The embarcation proceeded slowly. There were many difficulties to surmount.
Though a good half of the villagers might easily have been taken abroad
the troopship, the doctors unanimously opposed this easy solution of
the room problem. It would be far too risky to herd together hundreds
of people in close proximity to their sick. It must, on the contrary,
be so managed, that only these sick, the enfeebled, the doubtful cases,
the waifs and strays, were shipped on the transport steamer. They must be
kept well apart from the crews and from healthy Armenians. The wretched
troopship, therefore, in contrast to the warships -- even more to the
splendid Jeanne d'Arc -- was a Gehenna, an abode of woe, of destitute
flotsam and jetsam. A special medical commission, composed of doctors
and naval officers, examined every single Armenian for lice and disease
before he was classified. Its methods were very severe. Anyone in the
least doubtful was banished at once to the transport. Ter Haigasun
was the only one of the former leaders on Musa Dagh with a seat on this
classification board.
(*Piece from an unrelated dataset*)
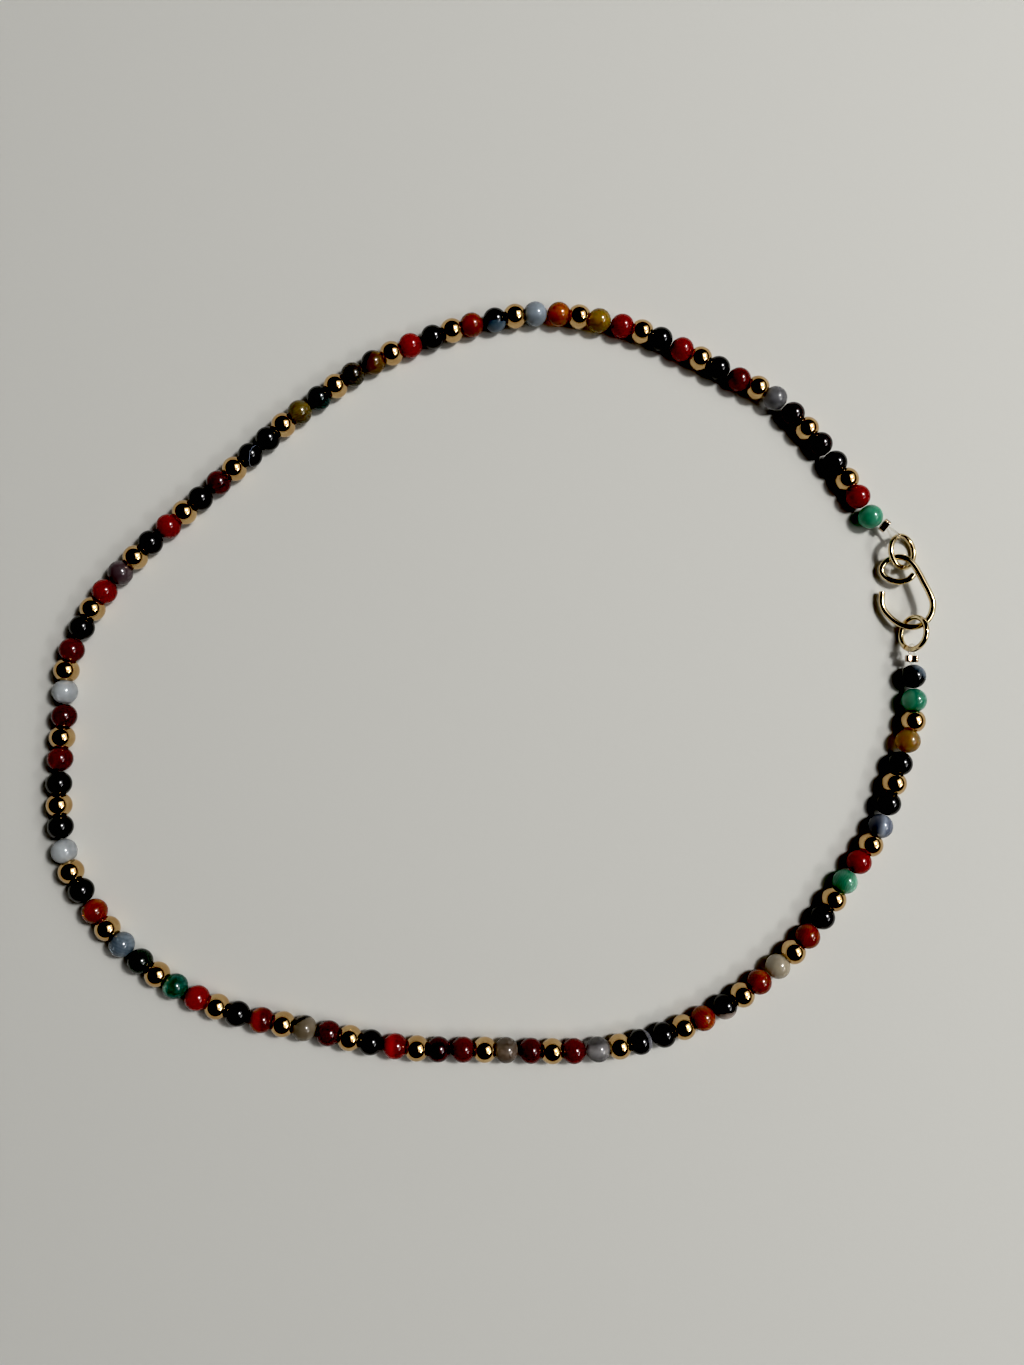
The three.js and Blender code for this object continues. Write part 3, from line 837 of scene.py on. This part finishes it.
def finished_piece(name, points, faces, material, node=None):
    """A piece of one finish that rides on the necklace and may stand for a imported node."""
    piece = new_piece(name, points, faces, [material])
    keep_vectors(piece, "grain", points)
    sharpen(piece, CUT_CREASE_DEGREES)
    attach(piece, "root")
    if node:
        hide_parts(node)


# %% [markdown]
# ## The hook
#
# One wire makes the whole clasp: an open tip, a big bend that the lower ring slides round, a long leg, and a
# small eye closed against the leg. The hook leans, with its leg side higher than its tip side, because it
# rests on the rings it joins.
#
# Arcs and straight lines joined end to end would look stamped by a machine. This one was bent by hand round
# pliers, so its middle follows typed points, closer together where the bend is tight.

# %% Hook clasp
HOOK_WIRE_RADIUS, HOOK_SAMPLES = 0.5, 801
HOOK = np.array([
    (64.95, 14.1), (64.8, 12.4), (65.1, 11.1), (65.75, 10.1), (66.6, 9.2), (67.75, 8.35), (69.1, 7.95),
    (70.4, 8.1), (71.6, 8.95), (72.35, 10.3), (72.55, 12.0), (72.05, 13.7), (71.35, 15.3), (70.65, 16.9),
    (69.95, 18.25), (69.0, 19.4), (67.6, 19.9), (66.1, 19.5), (65.1, 18.6), (64.9, 17.6), (65.3, 16.75),
    (66.2, 16.05), (67.3, 15.7), (68.4, 15.75), (69.2, 16.15), (69.85, 16.85),
])  # fmt: skip
HOOK_LOW_X, HOOK_LOW_Z, HOOK_RISE = 64.8, 1.0, 0.29

hook_bends = np.column_stack([HOOK, HOOK_LOW_Z + HOOK_RISE * (HOOK[:, 0] - HOOK_LOW_X)])
hook_path = smooth_through(hook_bends, np.linspace(0, 1, HOOK_SAMPLES), closed=False, spacing=0.5)
points, faces = swept(hook_path, HOOK_WIRE_RADIUS, steps=180, filed=0.1)
finished_piece("hook_clasp_wire", points, faces, wire_gold, "hook_clasp")
print("hook wire length mm:", round(float(run_along(hook_path)[-1]), 1))

# %% [markdown]
# ## The jump rings
#
# A jump ring is one turn of wire sawn through, so its two flat ends face each other across 0.3 mm. The hook
# and the line that pass through each ring hold it up at a lean. The upper ring lies low, with one side tipped
# up, and the lower one stands nearly on edge. Blender's own torus is quicker, but it has no saw cut, so each
# ring is a wire along an open circle that is tipped and then turned.

# %% Jump rings
RING_MIDDLE_RADIUS, RING_WIRE_RADIUS, RING_CUT_DEGREES, RING_SAMPLES = 2.7, 0.45, 6, 361
UPPER_RING = {"x": 68.3, "y": 20.8, "lean": -26.5, "turn": 3, "cut": 255}
LOWER_RING = {"x": 69.3, "y": 6.85, "lean": 66, "turn": -6, "cut": 243}


def on_ring(ring, degrees):
    """Places on a leaning ring's wire, at degrees round it."""
    angle, lean = np.radians(np.atleast_1d(degrees)), math.radians(ring["lean"])
    sideways = RING_MIDDLE_RADIUS * np.cos(angle)
    forward = RING_MIDDLE_RADIUS * np.sin(angle)
    tilted = np.stack([sideways * math.cos(lean), forward, sideways * math.sin(lean)], -1)
    height = RING_WIRE_RADIUS + RING_MIDDLE_RADIUS * abs(math.sin(lean))
    return turned_about_z(tilted, ring["turn"]) + (ring["x"], ring["y"], height)


for name, ring in (("upper_jump_ring", UPPER_RING), ("lower_jump_ring", LOWER_RING)):
    first, last = ring["cut"] + RING_CUT_DEGREES / 2, ring["cut"] + 360 - RING_CUT_DEGREES / 2
    points, faces = swept(on_ring(ring, np.linspace(first, last, RING_SAMPLES)), RING_WIRE_RADIUS,
                          steps=100, filed=0.04)
    finished_piece(name + "_wire", points, faces, wire_gold, name)
    print(name, "outer width mm:", round(2 * (RING_MIDDLE_RADIUS + RING_WIRE_RADIUS), 2))

# %% [markdown]
# ## The crimps
#
# A crimp is a 1 mm length of thin metal tube. Pliers press it flat over two passes of the line, which leaves
# an oval with a shallow dish along its middle. The upper one also keeps three clear grooves from the jaws'
# teeth, and both have rolled a little about the line, so one shows the dark ceiling and the other the lamp.
#
# It's made as an oval tube with a real slot: a loop of outer ovals and inner ovals, joined at both mouths, so
# that its wall has a thickness wherever it's seen.

# %% A pressed oval
CRIMP_WIDTH, CRIMP_HEIGHT, CRIMP_LENGTH = 2.1, 1.0, 1.05
CRIMP_SLOT_WIDTH, CRIMP_SLOT_HEIGHT = 1.15, 0.6
OVAL_FLAT_STEPS, OVAL_END_STEPS = 9, 13
DISH_REACH = 0.3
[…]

Bedros Altouni's strength had ebbed precariously in
the course of the day. The head-surgeon had long since shipped him on the
Guichen. The mukhtars, too, seemed to regard their term of office as at an
end. They had retired into private life, as the fathers of families. Nor
did the teachers, or any of the subordinate village priests, consider
this a concern of theirs. They had ceased to worry.